Seeking to increase his influence by going directly to the people, Lindbergh announced he was stepping down from Congress. He would never again hold public office, though he later ran for both Governor of Minnesota and U.S. Senator, the former campaign (in 1918) being one of the dirtiest in American history.
Once the U.S. joined the war, Lindbergh supported the effort: "the thing has been done, and however foolish it has been, we must all be foolish and unwise together, and fight for our country." He offered his services to the Governor and the President, and was asked to serve on the War Industries Board. That is, until his political enemies questioned his loyalty and used war hysteria to force C.A. to resign. One of the points of contention in the 1918 gubernatorial race centered on a little-circulated book Lindbergh published in July of 1917, entitled "Why Is Your Country at War," written, C.A. said, "to emphasize independence." It was widely, and falsely, labeled as seditious.

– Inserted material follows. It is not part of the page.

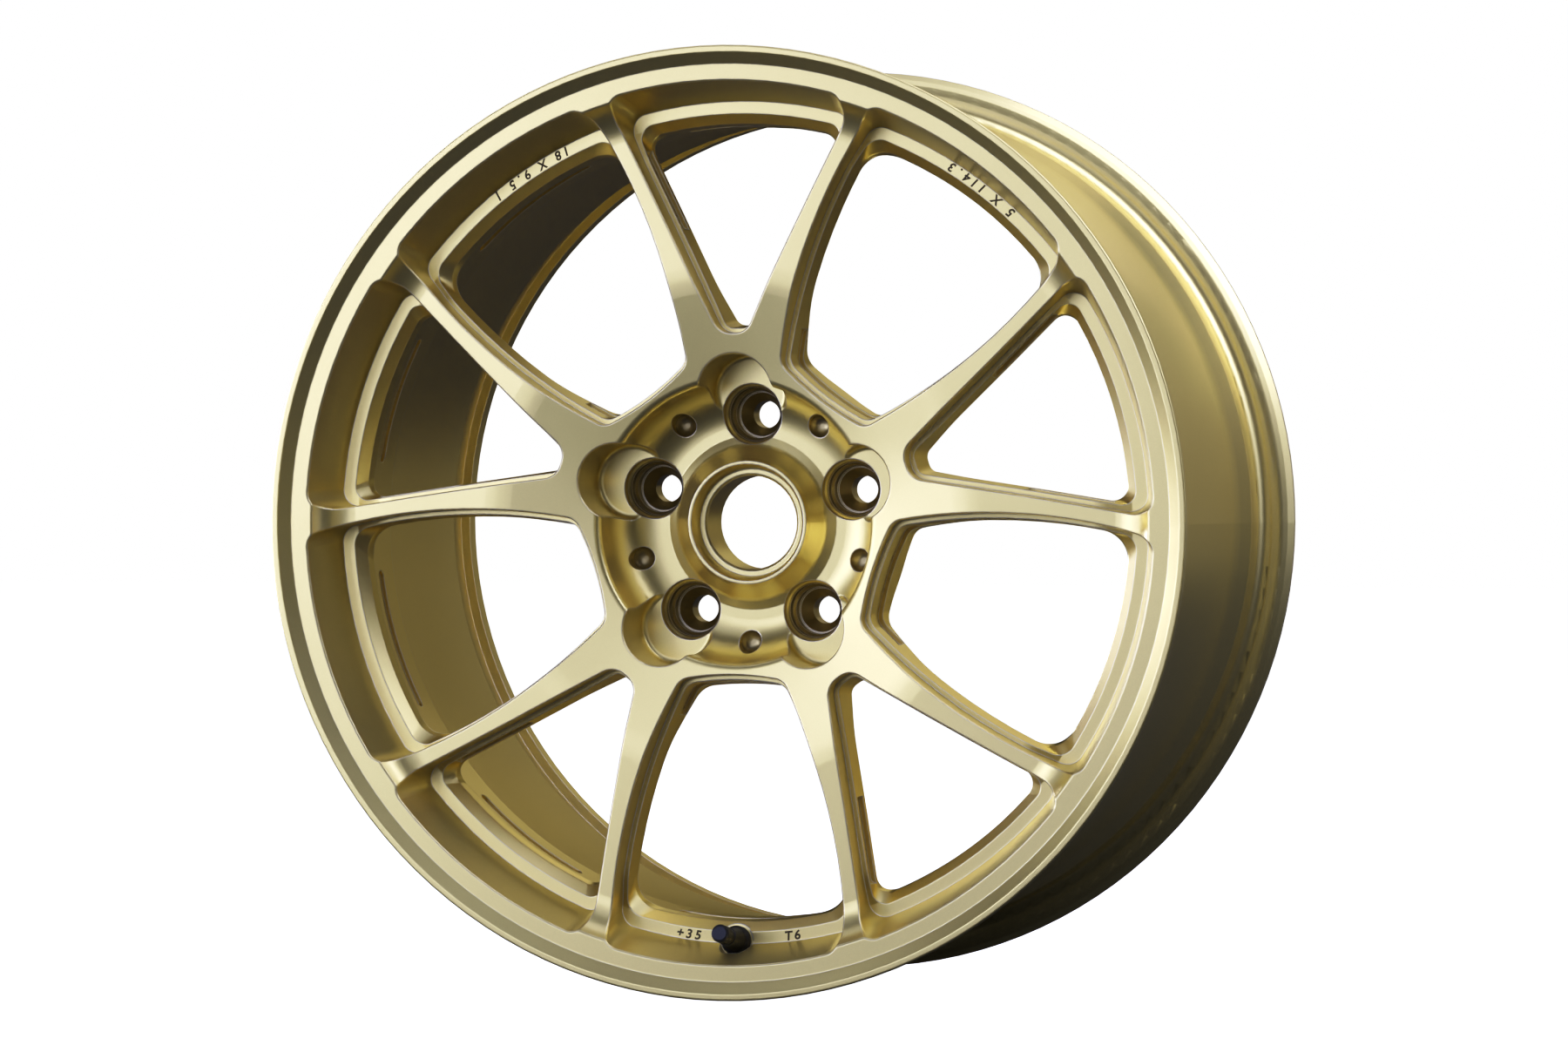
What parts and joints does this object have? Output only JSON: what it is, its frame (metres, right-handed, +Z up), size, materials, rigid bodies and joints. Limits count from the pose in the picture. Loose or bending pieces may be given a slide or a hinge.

A national campaign was launched to destroy C.A. and be rid of his conspiracy theories forever. The Non-Partisan League, with which he was then associated, was frequently denied the right to assembly; and mobs raged against Lindbergh, who was stoned and hanged in effigy. Plates of his book, and the even more important earlier one on the banking conspiracy, were destroyed. Lindbergh supporters were often arrested without warrants. The New York Times called the distinguished C.A. Lindbergh "a sort of Gopher Bolshevik," and the Duluth Herald titled one of their typical anti-C.A. editorials "Traitor or Ass."
After the war, C.A. Lindbergh was rightfully critical of the Versailles Treaty, noting that President Wilson "has his pay now for trying to tie us to a world war machine." A losing race for Senator in 1923, running on the Farmer-Labor ticket with young Charles flying him about in an airplane, was C.A.'s last campaign. A year later, he was dead. From a plane above the Lindbergh homestead, his son returned the ashes of C.A. Lindbergh's cremated body to the land he loved.